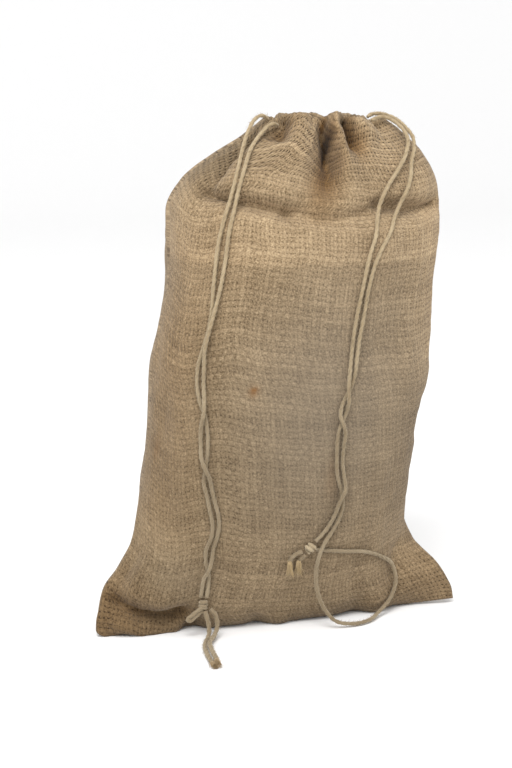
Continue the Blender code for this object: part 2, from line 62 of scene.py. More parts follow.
# The sack in sections, one row for each level of the cloth, from the bottom seam to the rim.
# "cloth" is the distance from the seam along the front; left, right, front and back say where the
# section passes at its two sides and at the middle of its front and back; a section is
# |across| ** span + |depth| ** crown = 1 between them, so a crown under 1 gives thin, pointed ends.
SECTION_COLUMNS = ("cloth", "left_x", "left_y", "left_z", "right_x", "right_y", "right_z",
                   "front_y", "front_z", "back_y", "back_z", "span", "crown")
SECTIONS = (
    (0, -115, -35, 0, 119.5, -35, 3, -28, -1, -24, -1, 3.4, 0.60),
    (4, -119.2, -34.5, 3, 119.3, -34.5, 6, -32, -1, -18.5, -1, 3.4, 0.60),
    (8, -119, -34, 7, 119, -34, 9, -36, -1, -13, -1, 3.4, 0.60),
    (18, -116.8, -32, 16.5, 115, -32, 18, -44, 3, -3, -1, 3.3, 0.66),
    (30, -113, -28, 28, 107, -27, 29, -50, 13, 11, -1, 3.1, 0.80),
    (45, -101, -20, 40, 96.5, -18, 42, -54.5, 28, 29, -1, 2.9, 1.10),
    (62, -91.5, -12, 55, 93.5, -9, 56, -57, 45, 45, 5, 2.7, 1.50),
    (80, -86, -5, 72, 94.5, -3, 72, -58.5, 62, 53, 20, 2.5, 1.80),
    (105, -80.5, 0, 94, 97, 0, 94, -59, 87, 57, 46, 2.4, 2.10),
    (135, -76, 2, 122, 102, 2, 120, -58.5, 117, 58.5, 78, 2.4, 2.30),
    (158, -75, 2, 146, 106, 2, 141, -58, 140, 58.5, 104, 2.4, 2.40),
    (175, -74, 2, 162, 109.5, 2, 158, -57.5, 157, 58, 124, 2.4, 2.40),
    (200, -69, 2, 186, 109.5, 2, 184, -57, 182, 57, 152, 2.4, 2.40),
    (225, -63.5, 2, 210, 110, 2, 208, -57.5, 207, 56, 182, 2.4, 2.40),
    (245, -61.5, 2, 229, 112, 2, 230, -57, 227, 55, 206, 2.4, 2.40),
    (262, -61.5, 2, 246, 114, 2, 247, -53.5, 243, 53, 227, 2.4, 2.35),
    (280, -61.5, 1, 263, 114, 1, 264, -48, 260, 49, 248, 2.3, 2.30),
    (297, -53, 0, 280, 111, 0, 281, -42.5, 276, 43, 268, 2.2, 2.20),
    (314, -35, -1, 294, 103.5, -1, 295, -35, 291, 36, 286, 2.1, 2.10),
    (330, -15, -1, 306, 91.5, 0, 307, -27, 305, 28, 302, 2.0, 2.00),
    (345, 2, 0, 319, 78, 0, 317, -19, 319, 19, 318, 2.0, 2.00),
)
RIM = SECTIONS[-1][0]
HEM_LINE = RIM - HEM_DEPTH  # level of the turned-in cloth's lower edge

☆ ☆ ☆

What you are asked to do: Which lines of the data include "from"? Copy each of them.

Output:
Continue the Blender code for this object: part 2, from line 62 of scene.py. More parts follow.
# The sack in sections, one row for each level of the cloth, from the bottom seam to the rim.
# "cloth" is the distance from the seam along the front; left, right, front and back say where the